Photo I ÉLOI aux Nuits Botanique 2024 par Melissa Fauve
Vendredi dernier, dix jours après son passage à l’Olympia, ELOI est venue présenter son nouvel EP sur la scène du Reflektor à Liège, oblitérant au passage tout ce qu’on pensait savoir de la teuf. It’s Blast summer bitches.
On l’avait vue pour la première fois sur scène aux Nuits Botanique 2024. Son premier album, Dernier Orage, avait moins d’un an et ÉLOI nous faisait déjà l’effet d’une étoile filante dans le ciel des jeunes artistes francophones à suivre absolument. Une boule de feu rock, techno, pop… au style insaisissable et singulier, dont le nouvel EP, Blast, sorti en février dernier, achève d’asseoir la suprématie. La DA annoncée ? « Nouvelle era hyper suintante, hyper queer, hyper forte, hyper cunt », prévenait la musicienne sur Instagram. Et qu’est-ce qu’on a sué.
La salle du Reflektor, à Liège, est petite. C’est pour ça qu’on a exceptionnellement quitté nos quartiers bruxellois ce vendredi soir, histoire de capter au plus près les beats étourdissants et l’énergie scénique électrique d’ÉLOI. La jeunesse grunge liégeoise est présente aussi, elle se réveille en sursaut au second morceau lorsque l’artiste, débarquée sur scène avec son groupe, composé de Mia Mongiello et Hugo Dupuis, entame Call Me, l’un des titres les plus mémorables (et ils sont nombreux) de Dernier Orage. “Prends-moi la main j’te fais des gosses“. La foule hurle son plaisir, ÉLOI est lancée, inarrêtable.

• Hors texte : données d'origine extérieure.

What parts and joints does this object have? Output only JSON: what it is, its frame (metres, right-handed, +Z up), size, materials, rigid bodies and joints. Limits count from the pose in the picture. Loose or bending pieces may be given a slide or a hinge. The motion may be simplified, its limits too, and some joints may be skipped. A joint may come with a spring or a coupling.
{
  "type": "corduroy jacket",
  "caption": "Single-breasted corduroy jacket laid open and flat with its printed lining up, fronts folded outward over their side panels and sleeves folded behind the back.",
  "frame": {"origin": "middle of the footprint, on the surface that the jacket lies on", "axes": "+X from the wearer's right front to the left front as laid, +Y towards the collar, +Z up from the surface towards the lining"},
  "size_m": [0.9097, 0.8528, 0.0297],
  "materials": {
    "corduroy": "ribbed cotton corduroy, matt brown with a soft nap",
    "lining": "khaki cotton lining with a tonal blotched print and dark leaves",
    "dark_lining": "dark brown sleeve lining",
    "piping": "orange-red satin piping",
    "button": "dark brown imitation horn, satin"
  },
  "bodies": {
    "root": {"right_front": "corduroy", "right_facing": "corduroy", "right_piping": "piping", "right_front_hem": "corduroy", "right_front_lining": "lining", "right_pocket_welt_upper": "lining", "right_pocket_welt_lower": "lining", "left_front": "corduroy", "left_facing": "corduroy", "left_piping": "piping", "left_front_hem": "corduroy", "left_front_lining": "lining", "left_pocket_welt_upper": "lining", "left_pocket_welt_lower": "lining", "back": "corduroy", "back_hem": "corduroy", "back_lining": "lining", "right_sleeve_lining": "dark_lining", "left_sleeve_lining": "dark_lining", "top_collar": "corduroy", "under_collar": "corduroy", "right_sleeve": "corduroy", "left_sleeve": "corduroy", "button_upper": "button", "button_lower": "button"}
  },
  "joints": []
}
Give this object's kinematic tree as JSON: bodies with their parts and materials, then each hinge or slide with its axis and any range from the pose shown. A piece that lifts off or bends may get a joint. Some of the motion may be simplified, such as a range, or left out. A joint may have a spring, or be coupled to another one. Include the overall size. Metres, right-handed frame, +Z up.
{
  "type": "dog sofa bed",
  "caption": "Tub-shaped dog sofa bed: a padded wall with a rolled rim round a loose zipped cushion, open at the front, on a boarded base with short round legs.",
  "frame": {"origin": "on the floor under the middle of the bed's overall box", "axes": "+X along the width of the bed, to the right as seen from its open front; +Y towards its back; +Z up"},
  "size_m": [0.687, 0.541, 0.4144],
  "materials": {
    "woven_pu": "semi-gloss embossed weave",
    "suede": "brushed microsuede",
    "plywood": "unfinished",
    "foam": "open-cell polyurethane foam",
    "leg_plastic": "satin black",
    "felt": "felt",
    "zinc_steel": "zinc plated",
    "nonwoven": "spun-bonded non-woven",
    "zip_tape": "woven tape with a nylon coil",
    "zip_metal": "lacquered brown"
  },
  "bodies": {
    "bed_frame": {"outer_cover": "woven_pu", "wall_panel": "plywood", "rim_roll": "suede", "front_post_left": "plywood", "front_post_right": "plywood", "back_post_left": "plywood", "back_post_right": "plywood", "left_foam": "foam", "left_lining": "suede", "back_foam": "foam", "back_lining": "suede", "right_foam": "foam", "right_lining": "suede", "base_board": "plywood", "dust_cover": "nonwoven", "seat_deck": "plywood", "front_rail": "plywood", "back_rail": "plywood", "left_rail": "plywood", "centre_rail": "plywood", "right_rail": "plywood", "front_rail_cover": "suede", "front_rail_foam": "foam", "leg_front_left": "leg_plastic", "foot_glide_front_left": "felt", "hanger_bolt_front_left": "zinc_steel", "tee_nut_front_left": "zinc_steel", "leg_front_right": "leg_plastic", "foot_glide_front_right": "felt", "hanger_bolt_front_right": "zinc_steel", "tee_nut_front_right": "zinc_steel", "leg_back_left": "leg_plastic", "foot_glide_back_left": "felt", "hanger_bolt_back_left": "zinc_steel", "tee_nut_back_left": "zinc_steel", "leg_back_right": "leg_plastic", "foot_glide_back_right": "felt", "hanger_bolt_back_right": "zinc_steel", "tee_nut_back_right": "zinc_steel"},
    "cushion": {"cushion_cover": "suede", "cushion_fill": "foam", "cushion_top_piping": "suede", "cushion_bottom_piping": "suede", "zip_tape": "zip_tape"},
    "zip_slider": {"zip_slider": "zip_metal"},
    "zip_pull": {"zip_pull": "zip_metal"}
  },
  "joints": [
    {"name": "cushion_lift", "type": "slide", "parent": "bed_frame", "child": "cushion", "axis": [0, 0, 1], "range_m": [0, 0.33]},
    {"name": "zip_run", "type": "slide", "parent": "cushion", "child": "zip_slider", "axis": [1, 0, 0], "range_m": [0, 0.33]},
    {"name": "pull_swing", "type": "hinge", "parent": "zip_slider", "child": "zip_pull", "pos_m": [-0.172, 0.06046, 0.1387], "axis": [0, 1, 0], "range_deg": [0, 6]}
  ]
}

Elle le dira plus tard au cours du set, Blast est un album aux airs musclés, fait de marcels, de corps galbés et embrasé par tout ce qui se fait de queer dans ce bas monde, en trois mots : gayer than ever. Et dans tout ça, il parle de vulnérabilité. Bien mérité, premier single de l’album, renferme toute cette puissance. Sur scène, ÉLOI l’interprète avec ardeur, tandis que la foule lève les bras en un seul mouvement haltérophile puis mime un gun, scande “pull up” et “ça shoot” en un souffle. Parce qu’on gatekeep pas les bonnes choses, on vous joint le clip du morceau ci-bas (nous remettrons-nous un jour du léchage de biceps à 2 minutes 20 seconde ? Rien n’est moins sûr). Les bras du public foule à nouveau l’air humide sur Pyromane. Le thème c’est la rancœur et la rancœur c’est hot, t’as compris ? Majeurs tendus vers le ciel, les beats vont monter crescendo, promet – menace ? – l’artiste.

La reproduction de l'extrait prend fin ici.